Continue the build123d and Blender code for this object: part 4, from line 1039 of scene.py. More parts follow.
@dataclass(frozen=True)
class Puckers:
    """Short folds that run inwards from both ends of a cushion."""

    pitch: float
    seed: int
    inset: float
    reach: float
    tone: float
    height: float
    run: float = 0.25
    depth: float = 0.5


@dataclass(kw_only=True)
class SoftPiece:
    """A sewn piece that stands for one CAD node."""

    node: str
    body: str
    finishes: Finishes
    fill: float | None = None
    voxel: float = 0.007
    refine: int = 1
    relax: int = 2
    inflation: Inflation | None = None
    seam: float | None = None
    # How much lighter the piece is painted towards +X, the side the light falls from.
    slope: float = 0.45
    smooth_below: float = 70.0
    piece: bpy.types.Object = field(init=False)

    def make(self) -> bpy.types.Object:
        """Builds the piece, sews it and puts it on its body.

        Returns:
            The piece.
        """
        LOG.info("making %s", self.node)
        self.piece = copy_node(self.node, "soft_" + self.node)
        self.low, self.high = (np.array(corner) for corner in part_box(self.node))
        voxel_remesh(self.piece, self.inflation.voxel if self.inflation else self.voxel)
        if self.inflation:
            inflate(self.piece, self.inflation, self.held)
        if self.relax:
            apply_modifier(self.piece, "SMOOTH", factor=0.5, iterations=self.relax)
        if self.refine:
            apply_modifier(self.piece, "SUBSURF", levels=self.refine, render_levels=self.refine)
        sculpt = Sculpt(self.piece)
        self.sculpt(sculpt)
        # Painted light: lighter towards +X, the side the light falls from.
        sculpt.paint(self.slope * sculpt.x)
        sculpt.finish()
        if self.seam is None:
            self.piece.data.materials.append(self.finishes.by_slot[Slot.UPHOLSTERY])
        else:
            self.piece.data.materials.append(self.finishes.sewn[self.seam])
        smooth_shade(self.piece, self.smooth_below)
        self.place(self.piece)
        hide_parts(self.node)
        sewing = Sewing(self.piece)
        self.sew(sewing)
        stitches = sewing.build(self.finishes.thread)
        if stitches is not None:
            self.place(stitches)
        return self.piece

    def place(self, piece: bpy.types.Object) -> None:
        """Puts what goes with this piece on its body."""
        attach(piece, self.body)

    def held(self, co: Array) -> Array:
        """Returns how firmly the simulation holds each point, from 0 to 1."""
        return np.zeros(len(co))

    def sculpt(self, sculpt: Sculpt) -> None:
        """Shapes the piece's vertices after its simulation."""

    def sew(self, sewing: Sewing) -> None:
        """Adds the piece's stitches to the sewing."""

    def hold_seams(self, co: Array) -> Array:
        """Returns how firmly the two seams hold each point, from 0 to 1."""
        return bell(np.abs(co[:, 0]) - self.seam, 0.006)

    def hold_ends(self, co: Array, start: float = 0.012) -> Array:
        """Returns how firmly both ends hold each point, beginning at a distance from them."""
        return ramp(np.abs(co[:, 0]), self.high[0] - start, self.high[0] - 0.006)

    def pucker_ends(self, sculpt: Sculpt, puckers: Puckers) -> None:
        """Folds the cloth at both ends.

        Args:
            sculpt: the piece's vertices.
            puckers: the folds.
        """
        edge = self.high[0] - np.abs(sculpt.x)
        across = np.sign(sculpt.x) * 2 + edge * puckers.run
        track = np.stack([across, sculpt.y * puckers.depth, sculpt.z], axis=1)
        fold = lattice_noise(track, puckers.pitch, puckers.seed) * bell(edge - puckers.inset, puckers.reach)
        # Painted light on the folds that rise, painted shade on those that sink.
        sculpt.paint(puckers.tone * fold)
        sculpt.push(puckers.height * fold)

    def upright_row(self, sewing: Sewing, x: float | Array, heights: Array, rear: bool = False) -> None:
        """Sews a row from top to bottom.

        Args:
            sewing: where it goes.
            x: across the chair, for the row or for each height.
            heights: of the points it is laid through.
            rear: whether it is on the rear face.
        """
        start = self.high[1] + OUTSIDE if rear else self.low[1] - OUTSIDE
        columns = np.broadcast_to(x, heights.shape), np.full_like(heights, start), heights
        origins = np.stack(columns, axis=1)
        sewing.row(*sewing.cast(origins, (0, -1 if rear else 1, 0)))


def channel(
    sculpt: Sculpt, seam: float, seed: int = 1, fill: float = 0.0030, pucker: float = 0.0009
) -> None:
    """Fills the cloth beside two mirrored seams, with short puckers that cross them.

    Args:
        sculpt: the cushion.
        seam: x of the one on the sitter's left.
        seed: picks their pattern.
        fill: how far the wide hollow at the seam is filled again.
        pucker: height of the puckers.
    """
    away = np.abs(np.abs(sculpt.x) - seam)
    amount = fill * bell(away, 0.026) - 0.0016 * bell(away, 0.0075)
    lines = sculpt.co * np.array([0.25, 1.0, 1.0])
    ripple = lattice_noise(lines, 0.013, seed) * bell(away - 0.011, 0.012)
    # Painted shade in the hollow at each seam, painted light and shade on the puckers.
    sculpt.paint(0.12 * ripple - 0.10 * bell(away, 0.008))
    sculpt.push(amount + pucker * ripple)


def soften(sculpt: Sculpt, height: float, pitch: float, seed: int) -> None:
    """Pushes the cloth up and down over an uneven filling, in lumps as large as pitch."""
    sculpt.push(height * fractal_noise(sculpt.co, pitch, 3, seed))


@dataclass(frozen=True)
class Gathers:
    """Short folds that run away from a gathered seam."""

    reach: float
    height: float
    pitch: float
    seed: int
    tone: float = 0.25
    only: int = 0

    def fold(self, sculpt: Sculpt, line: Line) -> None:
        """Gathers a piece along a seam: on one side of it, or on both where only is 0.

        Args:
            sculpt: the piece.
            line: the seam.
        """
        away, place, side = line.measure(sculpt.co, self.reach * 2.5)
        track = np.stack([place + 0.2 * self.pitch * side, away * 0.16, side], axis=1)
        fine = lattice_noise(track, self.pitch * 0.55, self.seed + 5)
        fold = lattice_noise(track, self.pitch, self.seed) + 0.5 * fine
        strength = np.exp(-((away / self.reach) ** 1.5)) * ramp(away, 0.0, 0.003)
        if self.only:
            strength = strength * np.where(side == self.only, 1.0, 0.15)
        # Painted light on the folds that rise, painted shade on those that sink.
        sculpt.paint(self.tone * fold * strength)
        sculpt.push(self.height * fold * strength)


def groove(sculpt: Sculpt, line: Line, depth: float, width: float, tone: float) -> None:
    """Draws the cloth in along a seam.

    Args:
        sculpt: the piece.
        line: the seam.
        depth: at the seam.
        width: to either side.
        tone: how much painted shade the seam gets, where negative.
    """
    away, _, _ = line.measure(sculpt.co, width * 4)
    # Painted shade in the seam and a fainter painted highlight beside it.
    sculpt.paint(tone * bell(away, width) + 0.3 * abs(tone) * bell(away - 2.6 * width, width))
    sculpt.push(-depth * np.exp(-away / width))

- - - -

Output exactly one stretch of the listing: from the line containing "hide_parts(self.node)" through the line containing "attach(piece, self.body)", both end lines included.

        hide_parts(self.node)
        sewing = Sewing(self.piece)
        self.sew(sewing)
        stitches = sewing.build(self.finishes.thread)
        if stitches is not None:
            self.place(stitches)
        return self.piece

    def place(self, piece: bpy.types.Object) -> None:
        """Puts what goes with this piece on its body."""
        attach(piece, self.body)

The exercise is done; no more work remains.